Professor Sir John Pendry received his Ph.D. in Solid State Theory from the University of Cambridge in 1969. He began his career in the Cavendish Laboratory, Cambridge (where he was a Fellow of Downing College), Bell Laboratories and Daresbury Laboratory. Since 1981, he has been the Chair in Theoretical Solid-State Physics in the Imperial College London where he has served as Dean, Head of Physics Department (1998-2001), and subsequently Principal of the Faculty of Physical Sciences (2001-2002).

Professor Sir Pendry is a condensed matter theorist known for his research into refractive indices and creation of the first practical “Invisibility Cloak”. He has worked extensively on electronic and structural properties of surfaces, developing the theory of low energy diffraction and electronic surface states and transport in disordered systems.

In 1992, Professor Sir Pendry turned his attention to photonic materials and developed some of the first computer codes capable of handling these novel materials. This interest led to his work on the remarkable electromagnetic properties of “Meta-materials” whose properties owe more to their micro-structures than to the constituent materials. These made accessible completely novel materials with properties not found in nature. Successively Meta-materials with negative electrical permittivity, then with negative magnetic permeability were designed and constructed. These designs were subsequently the basis for the first material with a negative refractive index, a property predicted 40 years ago by a Russian scientist, but unrealized because of the absence of suitable materials. Metamaterials have found widespread application not only in electromagnetism but also in acoustics and other fields.

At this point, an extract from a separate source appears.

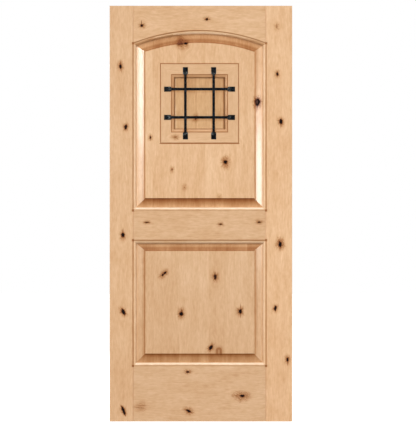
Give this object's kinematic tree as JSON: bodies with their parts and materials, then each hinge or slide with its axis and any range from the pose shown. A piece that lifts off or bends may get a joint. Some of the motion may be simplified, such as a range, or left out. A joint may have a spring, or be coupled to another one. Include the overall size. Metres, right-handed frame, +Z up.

He went on to explore surface excitations of the new negative materials and showed that these were part of the surface plasmon excitations familiar in metals. This project culminated in the proposal for a “perfect lens” whose resolution is unlimited by wavelength. In collaboration with a team of scientists at Duke University, he has developed the concept of “transformation optics”, or TO for short, which prescribes how electromagnetic lines of force can be manipulated at will. This enabled a proposed recipe for a cloak that can hide an arbitrary object from electromagnetic fields. Meta-materials give the possibility of building such a cloak and a version of this design working at radar frequencies and exploiting the properties of Meta-materials has now been implemented experimentally by the Duke team. Optical versions of the cloak have now been constructed.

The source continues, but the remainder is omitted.